### Data block
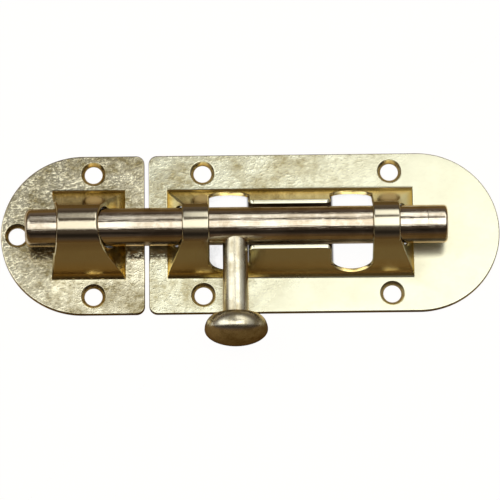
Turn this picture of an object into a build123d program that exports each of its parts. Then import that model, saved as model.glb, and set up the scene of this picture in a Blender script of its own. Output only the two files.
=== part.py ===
from build123d import *
from math import asin, atan2, cos, sin, tan
import os

# Surface door bolt of pressed brass sheet: a back plate with a raised cage that guides
# a round bolt, the bolt, its mushroom handle, and the keeper plate for the door frame.
#
# Frame: the origin is the centre of the back plate's four screws, on the plate's back.
# +X runs from the keeper to the plate's round end, +Y is across, +Z is away from the door.

os.makedirs("parts", exist_ok=True)

# driving dimensions, in millimetres

# flat sheet
sheet = 1.2
plate_width = 35.0
corner_radius = 1.8
edge_round = 0.25

# screw holes
hole_diameter = 3.8
countersink_diameter = 5.3
countersink_angle = 90
screw_pitch_x = 40.0
screw_pitch_y = 27.0

# back plate, measured from its screws
front_margin = 11.5
rear_margin = 23.2

# keeper plate, measured from its straight edge or its round tip
keeper_gap = 0.9
keeper_length = 30.6
keeper_screw_margin = 10.9
keeper_tip_hole_margin = 3.5

# bolt
bolt_diameter = 8.0
bolt_length = 89.0
bolt_nose = 44.2
nose_round = 1.3
tail_round = 0.7

# passage of the bolt
axis_height = 6.7
bolt_clearance = 0.4
pressed_wall = 0.7
end_wall = 0.9
cage_width = 20.0
cage_knee = 6.05

# cage of the back plate
cage_middle = -1.4
cage_length = 52.4
cage_lean = 3.25
loop_width = 5.75
rail_rise = 1.1
rail_corner = 1.2

# notches that the handle drops into
front_notch_width = 8.25
rear_notch_width = 8.65
notch_floor = 0.75
notch_arc_rise = 1.6
notch_corner = 2.1

# cage of the keeper plate
keeper_cage_margin = 4.05
keeper_cage_length = 15.65
keeper_cage_lean = 3.8
keeper_loop_lean = 1.9
keeper_mouth_lean = 1.55

# handle: radii and distances from the bolt's axis along the handle
stem_diameter = 5.3
handle_play = 0.2
handle_seat = 0.1
knob_diameter = 13.3
knob_neck = 19.3
knob_rim_start = 22.4
knob_rim = 0.9
knob_length = 25.8
knob_ledge = 1.2
knob_neck_round = 0.4
knob_edge_round = 0.6

# sizes that follow
bolt_radius = bolt_diameter / 2
barrel_bore = bolt_radius + bolt_clearance
barrel_radius = barrel_bore + pressed_wall
crest = axis_height + barrel_radius
rail_top = axis_height + rail_rise
leg_slope = asin(barrel_radius / cage_knee)
foot_slope = atan2(axis_height - sheet, cage_width / 2 - cage_knee)
stem_radius = stem_diameter / 2
knob_radius = knob_diameter / 2
plate_front = -screw_pitch_x / 2 - front_margin
plate_rear = screw_pitch_x / 2 + rear_margin
keeper_edge = plate_front - keeper_gap
keeper_tip = keeper_edge - keeper_length
keeper_screw_x = keeper_edge - keeper_screw_margin
keeper_tip_hole_x = keeper_tip + keeper_tip_hole_margin
loop_outer = cage_length / 2 - cage_lean
loop_inner = loop_outer - loop_width
front_rail_end = cage_middle - loop_inner + front_notch_width
rear_rail_end = cage_middle + loop_inner - rear_notch_width
handle_x = front_rail_end - handle_play - stem_radius
bolt_start = handle_x - bolt_nose


def sheet_outline(straight_x, round_x):
    """Flat plate with a straight edge at one end and a half round at the other."""
    toward_round = 1 if round_x > straight_x else -1
    half = plate_width / 2
    round_center = round_x - toward_round * half
    with BuildSketch(Plane.XY) as outline:
        with BuildLine():
            ThreePointArc((round_center, half), (round_x, 0), (round_center, -half))
            Polyline((round_center, -half), (straight_x, -half), (straight_x, half), (round_center, half))
        make_face()
        straight_corners = outline.vertices().filter_by(lambda v: abs(v.X - straight_x) < 0.01)
        fillet(straight_corners, corner_radius)
    extrude(outline.sketch, amount=sheet)


def bolt_circle(x, radius):
    """Circle about the bolt's axis, in the plane across it at x."""
    with BuildSketch(Plane.YZ.offset(x)) as circle:
        with Locations((0, axis_height)):
            Circle(radius)
    return circle.sketch


def across_cage(inside, foot_height):
    """Half of a cage's cross-section: foot, knee beside the bolt's axis, start of the barrel."""
    inward = inside / (1 + cos(leg_slope - foot_slope))
    knee = (
        cage_knee - inward * (sin(leg_slope) + sin(foot_slope)),
        axis_height - inward * (cos(leg_slope) + cos(foot_slope)),
    )
    foot = (knee[0] + (knee[1] - foot_height) / tan(foot_slope), foot_height)
    radius = barrel_radius - inside
    touch = (radius * sin(leg_slope), axis_height + radius * cos(leg_slope))
    return foot, knee, touch


def cage_form(inside, foot_height, side_view):
    """Barrel on two bent legs, drawn along the bolt and cut to an outline seen from the side."""
    foot, knee, touch = across_cage(inside, foot_height)
    far_leg = [(-y, z) for y, z in (touch, knee, foot)]
    low = min(x for x, z in side_view)
    high = max(x for x, z in side_view)
    with BuildSketch(Plane.YZ.offset(low)) as across:
        with BuildLine():
            Polyline(*far_leg, foot, knee, touch)
            ThreePointArc(touch, (0, crest - inside), far_leg[0])
        make_face()
    with BuildSketch(Plane.XZ) as side:
        with BuildLine():
            Polyline(*side_view, close=True)
        make_face()
    with BuildPart() as form:
        extrude(across.sketch, amount=high - low)
        extrude(side.sketch, amount=2 * cage_width, both=True, mode=Mode.INTERSECT)
    return form.part


def hollow_view(low, high, slope_low, slope_high):
    """Side view of a cage's hollow, between two ends that lean inward as they rise."""
    below = sheet * slope_low
    above = sheet * slope_high
    rise = crest - sheet
    return [
        (low + end_wall - below, 0),
        (low + end_wall + rise * slope_low, crest),
        (high - end_wall - rise * slope_high, crest),
        (high - end_wall + above, 0),
    ]


def screw_holes(places):
    """Countersunk holes, open to the front of the sheet."""
    with Locations(*[(x, y, sheet) for x, y in places]):
        CounterSinkHole(
            hole_diameter / 2,
            countersink_diameter / 2,
            counter_sink_angle=countersink_angle,
        )


def round_outline(part):
    """Soft edge along the front outline of a plate."""
    front = part.faces().filter_by(Plane.XY).filter_by(lambda face: abs(face.center().Z - sheet) < 0.01)
    fillet(front.sort_by(SortBy.AREA)[-1].outer_wire().edges(), edge_round)


# back plate with its cage

barrel_foot = across_cage(0, 0)[2][1]
cage_low = cage_middle - cage_length / 2
cage_high = cage_middle + cage_length / 2
back_cage_view = [
    (cage_low, sheet),
    (cage_middle - loop_outer, barrel_foot),
    (cage_middle - loop_outer, crest),
    (cage_middle + loop_outer, crest),
    (cage_middle + loop_outer, barrel_foot),
    (cage_high, sheet),
]
end_slope = cage_lean / (barrel_foot - sheet)
back_cage = cage_form(0, sheet, back_cage_view)
back_hollow = cage_form(pressed_wall, 0, hollow_view(cage_low, cage_high, end_slope, end_slope))

with BuildPart() as back_plate:
    sheet_outline(plate_front, plate_rear)
    round_outline(back_plate)
    add(back_cage)
    add(back_hollow, mode=Mode.SUBTRACT)
    extrude(bolt_circle(cage_low, barrel_bore), amount=cage_length, mode=Mode.SUBTRACT)
    # the slot between the loops and the two notches, cut through both side walls
    floor_z = sheet + notch_floor
    corner_z = floor_z + notch_arc_rise
    above = crest + sheet
    front_loop = cage_middle - loop_inner
    rear_loop = cage_middle + loop_inner
    with BuildSketch(Plane.XZ) as side_cut:
        with BuildLine():
            for loop_x, rail_x in ((front_loop, front_rail_end), (rear_loop, rear_rail_end)):
                middle = ((loop_x + rail_x) / 2, floor_z)
                ThreePointArc((rail_x, corner_z), middle, (loop_x, corner_z))
                Line((loop_x, corner_z), (loop_x, above))
                Line((rail_x, corner_z), (rail_x, rail_top))
            Line((front_rail_end, rail_top), (rear_rail_end, rail_top))
            Line((front_loop, above), (rear_loop, above))
        make_face()
        at_rail = side_cut.vertices().filter_by(lambda v: abs(v.Y - rail_top) < 0.01)
        fillet(at_rail, rail_corner)
        at_floor = side_cut.vertices().filter_by(lambda v: abs(v.Y - corner_z) < 0.01)
        fillet(at_floor, notch_corner)
    extrude(amount=cage_width / 2, both=True, mode=Mode.SUBTRACT)
    screw_holes(
        [(sx * screw_pitch_x / 2, sy * screw_pitch_y / 2) for sx in (-1, 1) for sy in (-1, 1)]
    )
back_plate.part.label = "back_plate"
export_step(back_plate.part, "parts/back_plate.step")

# keeper plate, whose cage is open towards the bolt's nose

keeper_cage_high = keeper_edge - keeper_cage_margin
keeper_cage_low = keeper_cage_high - keeper_cage_length
keeper_cage_view = [
    (keeper_cage_low, sheet),
    (keeper_cage_low + keeper_mouth_lean, crest),
    (keeper_cage_high - keeper_cage_lean - keeper_loop_lean, crest),
    (keeper_cage_high - keeper_cage_lean, axis_height),
    (keeper_cage_high, sheet),
]
mouth_slope = keeper_mouth_lean / (crest - sheet)
keeper_slope = keeper_cage_lean / (axis_height - sheet)
keeper_cage = cage_form(0, sheet, keeper_cage_view)
keeper_view = hollow_view(keeper_cage_low, keeper_cage_high, mouth_slope, keeper_slope)
keeper_hollow = cage_form(pressed_wall, 0, keeper_view)
# the mouth: the sheet is sheared off here, so the hollow runs out through this end
mouth_end = keeper_cage_low + keeper_mouth_lean + end_wall
mouth_view = [
    (keeper_cage_low, sheet),
    (keeper_cage_low, crest),
    (mouth_end, crest),
    (mouth_end, sheet),
]
keeper_mouth = cage_form(pressed_wall, sheet, mouth_view)

with BuildPart() as keeper_plate:
    sheet_outline(keeper_edge, keeper_tip)
    round_outline(keeper_plate)
    add(keeper_cage)
    add(keeper_hollow, mode=Mode.SUBTRACT)
    add(keeper_mouth, mode=Mode.SUBTRACT)
    extrude(
        bolt_circle(keeper_cage_low, barrel_bore),
        amount=keeper_cage_length,
        mode=Mode.SUBTRACT,
    )
    screw_holes(
        [
            (keeper_screw_x, screw_pitch_y / 2),
            (keeper_screw_x, -screw_pitch_y / 2),
            (keeper_tip_hole_x, 0),
        ]
    )
keeper_plate.part.label = "keeper_plate"
export_step(keeper_plate.part, "parts/keeper_plate.step")

# round bolt: rounded nose towards the keeper, smaller rounding at the tail

with BuildPart() as bolt:
    extrude(bolt_circle(bolt_start, bolt_radius), amount=bolt_length)
    fillet(bolt.faces().filter_by(Axis.X).sort_by(Axis.X)[0].edges(), nose_round)
    fillet(bolt.faces().filter_by(Axis.X).sort_by(Axis.X)[-1].edges(), tail_round)
bolt.part.label = "bolt"
export_step(bolt.part, "parts/bolt.step")

# handle: turned stem and mushroom knob, square to the bolt and flat to the door

handle_plane = Plane(origin=(handle_x, 0, axis_height), x_dir=(1, 0, 0), z_dir=(0, 0, -1))

with BuildPart() as handle:
    with BuildSketch(handle_plane) as profile:
        with BuildLine():
            neck = (stem_radius, knob_neck)
            shoulder = (stem_radius + knob_ledge, knob_neck)
            rim_start = (knob_radius, knob_rim_start)
            rim_end = (knob_radius, knob_rim_start + knob_rim)
            Polyline((0, knob_length), (0, 0), (stem_radius, 0), neck, shoulder)
            TangentArc(rim_start, shoulder, tangent=(0, -1))
            Line(rim_start, rim_end)
            TangentArc((0, knob_length), rim_end, tangent=(1, 0))
        make_face()
        at_neck = profile.vertices().sort_by_distance(handle_plane.from_local_coords(neck))[0]
        fillet(at_neck, knob_neck_round)
        at_rim = profile.vertices().sort_by_distance(handle_plane.from_local_coords(rim_end))[0]
        fillet(at_rim, knob_edge_round)
    revolve(axis=Axis((handle_x, 0, axis_height), (0, -1, 0)))
    # the stem's root is hollowed to sit on the round bolt
    seat = bolt_circle(handle_x - knob_radius, bolt_radius + handle_seat)
    extrude(seat, amount=knob_diameter, mode=Mode.SUBTRACT)
handle.part.label = "handle"
export_step(handle.part, "parts/handle.step")
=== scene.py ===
# %% [markdown]
# # A surface door bolt of pressed and plated brass
#
# The real object is four pieces: a back plate with a raised cage, a round bolt with a
# mushroom handle, and a keeper plate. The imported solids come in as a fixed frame, in metres,
# with +X towards the round end, +Y across and +Z off the door. Their sizes stay as they are,
# and everything that is made here is fitted to them.

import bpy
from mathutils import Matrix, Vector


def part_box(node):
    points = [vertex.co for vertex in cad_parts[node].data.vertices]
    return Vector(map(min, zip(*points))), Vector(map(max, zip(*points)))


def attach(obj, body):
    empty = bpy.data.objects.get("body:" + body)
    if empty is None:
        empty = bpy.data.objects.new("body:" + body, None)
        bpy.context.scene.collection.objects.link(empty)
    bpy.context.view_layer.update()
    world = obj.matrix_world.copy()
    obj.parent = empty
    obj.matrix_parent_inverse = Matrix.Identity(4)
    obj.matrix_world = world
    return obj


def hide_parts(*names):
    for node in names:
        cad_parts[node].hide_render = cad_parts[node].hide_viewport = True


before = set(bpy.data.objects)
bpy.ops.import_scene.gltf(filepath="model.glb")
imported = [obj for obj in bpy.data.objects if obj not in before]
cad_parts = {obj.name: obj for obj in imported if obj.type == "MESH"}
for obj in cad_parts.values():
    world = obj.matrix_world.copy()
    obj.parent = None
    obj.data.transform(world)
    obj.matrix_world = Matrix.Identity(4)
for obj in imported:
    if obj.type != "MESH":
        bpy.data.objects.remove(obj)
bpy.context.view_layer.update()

import bmesh
import bpy
from math import asin, cos, pi, radians, sin, tan
from mathutils import Matrix, Vector

mm = 0.001
scene = bpy.context.scene

# %% [markdown]
# ## The camera
#
# The bolt was photographed from far above with a long lens, tipped about 16 degrees towards
# the handle's side, so the loops' near walls show and the far ones are foreshortened. A wide
# lens from close by would bend the long plates and show the knob's top, so a lens of about
# 220 mm is used from 0.65 m. Its aim and its small roll were worked out from the screw holes.

# %% Camera
view_tilt = radians(15.98)
view_turn = radians(-2.14)
view_roll = radians(-1.418)
view_distance = 0.650
view_centre = Vector((-0.01003, -0.0034, 0))
view_lens = 219.84
film_width = 36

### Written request
Give again, word for word, the lines of the listing, starting at its first line and ending with the line containing "rear_margin = 23.2".

### Response
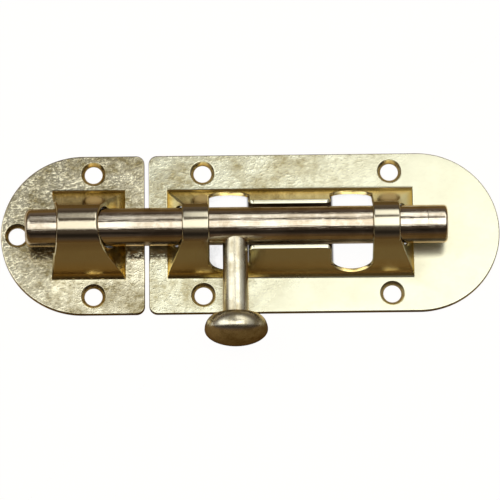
Turn this picture of an object into a build123d program that exports each of its parts. Then import that model, saved as model.glb, and set up the scene of this picture in a Blender script of its own. Output only the two files.
=== part.py ===
from build123d import *
from math import asin, atan2, cos, sin, tan
import os

# Surface door bolt of pressed brass sheet: a back plate with a raised cage that guides
# a round bolt, the bolt, its mushroom handle, and the keeper plate for the door frame.
#
# Frame: the origin is the centre of the back plate's four screws, on the plate's back.
# +X runs from the keeper to the plate's round end, +Y is across, +Z is away from the door.

os.makedirs("parts", exist_ok=True)

# driving dimensions, in millimetres

# flat sheet
sheet = 1.2
plate_width = 35.0
corner_radius = 1.8
edge_round = 0.25

# screw holes
hole_diameter = 3.8
countersink_diameter = 5.3
countersink_angle = 90
screw_pitch_x = 40.0
screw_pitch_y = 27.0

# back plate, measured from its screws
front_margin = 11.5
rear_margin = 23.2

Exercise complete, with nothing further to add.